Aging and age related diseases

I think it is important for serious money to be put into fixing the problems of aging, aging needs to have the same stature as other diseases such as Cancer, Heart Disease and Alzheimer’s. These other disease are all aging related diseases as the number one indicator of whether you are likely to die of one of these diseases is age. By making inroads into reversing the effects of aging, the likelihood of getting these other diseases will all decrease.

Recently discover magazine did an article on whether we can cure aging. In this article they choose to focus in on inflammation and try and identify it as a leading cause of aging, but one thing is certain with aging, there are various factors at play. However inflammation does seem to underlie many chronic illnesses such as diabetes, atherosclerosis, Alzheimer’s, and heart disease.

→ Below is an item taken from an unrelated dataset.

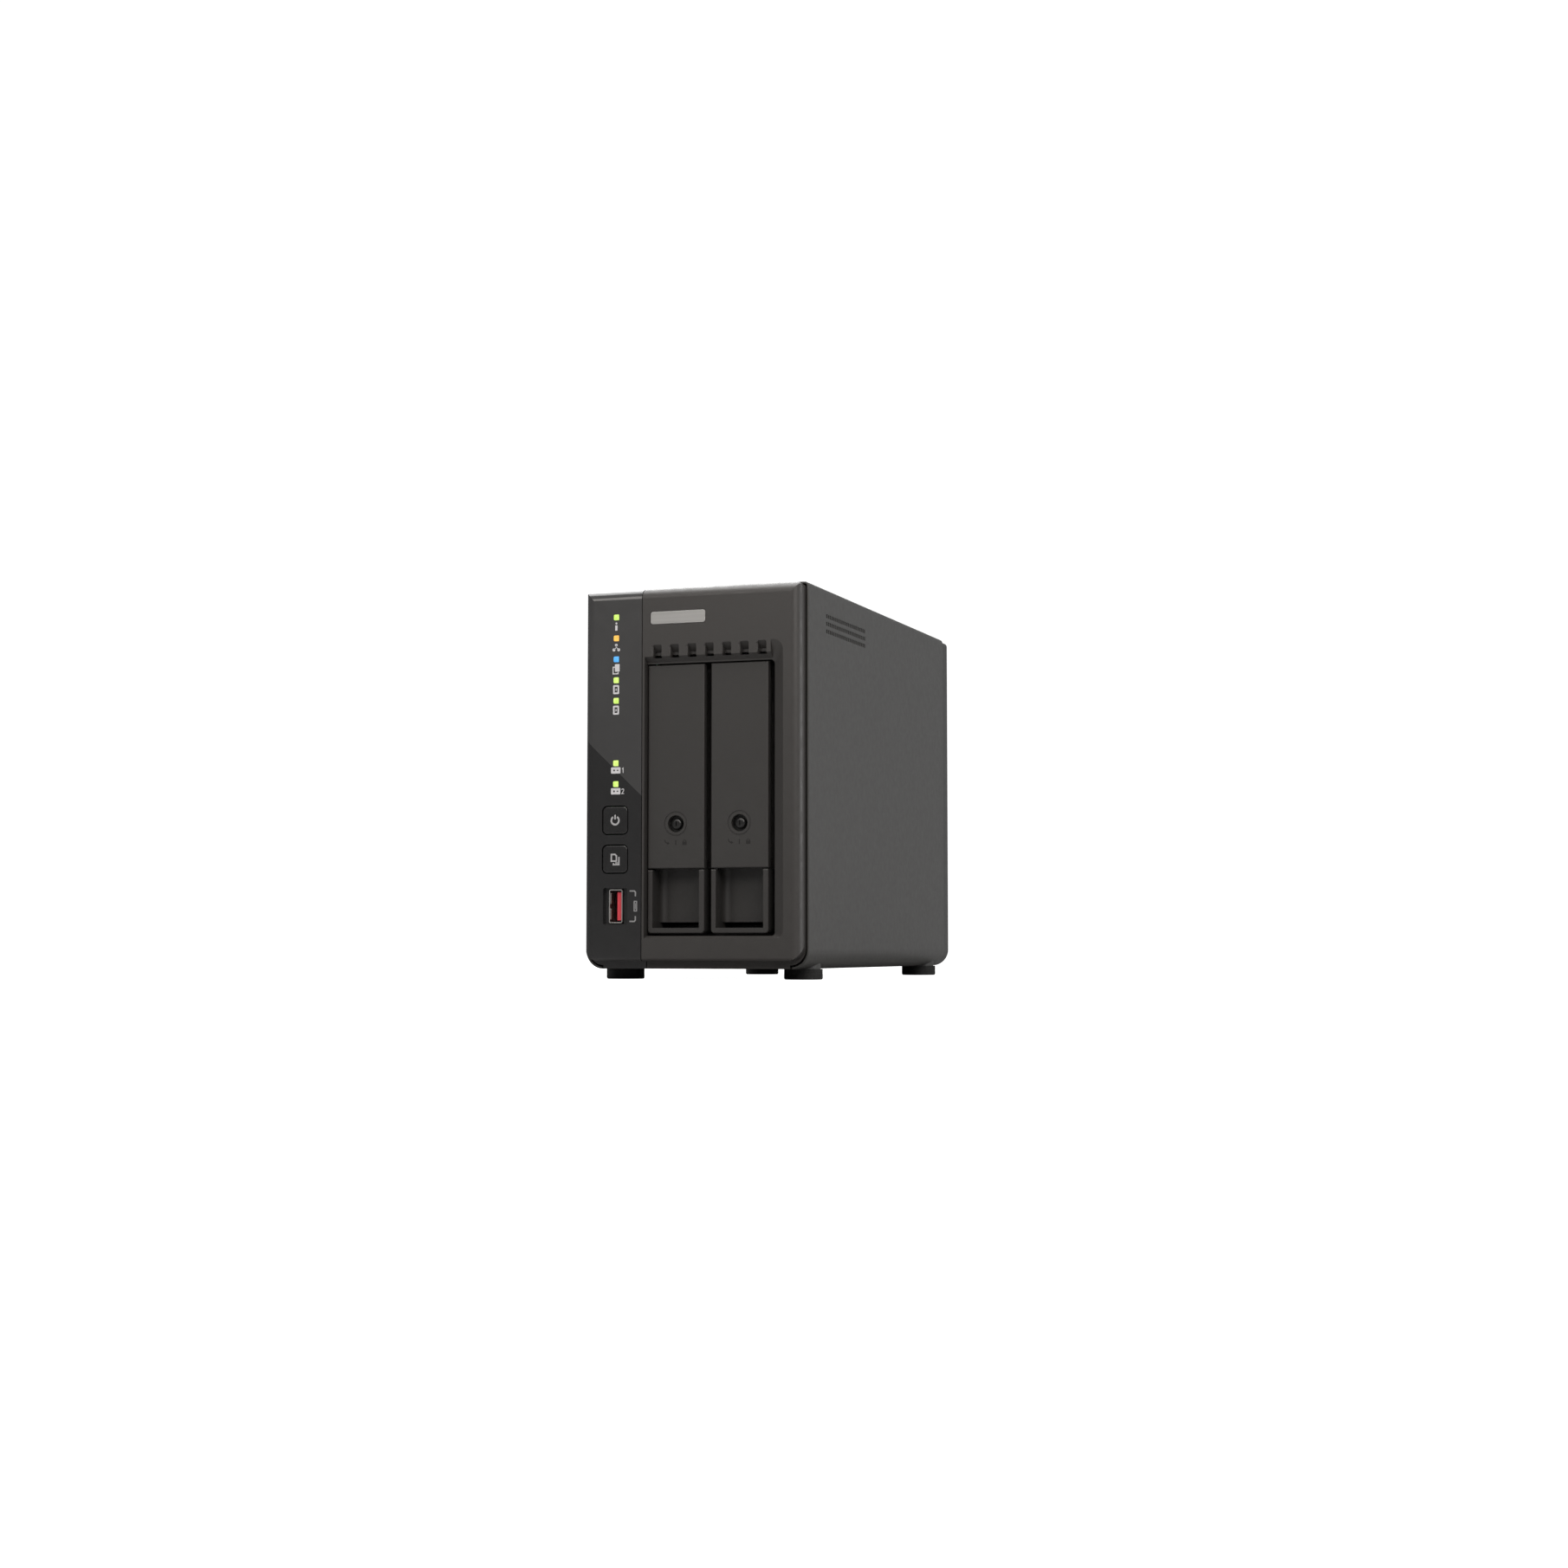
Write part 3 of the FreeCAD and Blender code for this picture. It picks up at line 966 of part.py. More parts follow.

One example of this is when Russell Tracy identified that protein CRP (an inflammation protein) is a very accurate predictor of a future heart attack.

One quote stood out from the discover article:

Researchers are also looking at new uses for old drugs—trying to prevent Alzheimer’s using ibuprofen, for example. “The research is really to prevent the chronic debilitating diseases of aging,” says Nir Barzilai, a molecular geneticist and director of the Institute for Aging Research at the Albert Einstein College of Medicine in New York. “But if I develop a drug, it will have a side effect, which is that you will live longer.”

Aging should not be relegated to a side effect, when it is the main cause of these terrible diseases, and it seems odd that an institute called the Institute for Aging Research does not have longer life as ones of its primary goals. Many people think that curing Cancer would be a wonderful thing (and it would be) but even if you did this everyone would die a few short years afterwards of Heart Disease, or Alzheimer’s or other aging related diseases.

Repairing the eye

More than half a million people in the uk have irreversible blindness which is caused by macular degeneration. This is close to 1 percent of the whole population. A large portion of these are the elderly. The disease is one where there is a progressive loss of vision in the center due to the degeneration of the macula, but there may be hope. A loss of site has a huge impact on quality of life.

A London based team is using a procedure whereby cells are taken from a suprplus human IVF embryo and are used to fix the eye. Professor P. Coffey and Lyndon da Cruz of UCL Institute of Ophthalmology teamed up the Professor P. Andrws of the University of Sheffield, to try and move this treatment into hospitals.

The procedure is as follows: surgical instruments introduced via three one millimeter holes in the eye, are used to go below the retina, then human eye cells from embryonic cells are introduced in a rolled up patch and injected through the hole, where the patch unfolds under the retina. This was initially tested on three sighted pigs and it took only 30 minutes. A human trial run has also been done, where the site of 4 out of 12 patients was repaired, by moving around the tissue of the patient.

Clinical grade cells are being produced in Sheffield for preparation for phase one trials.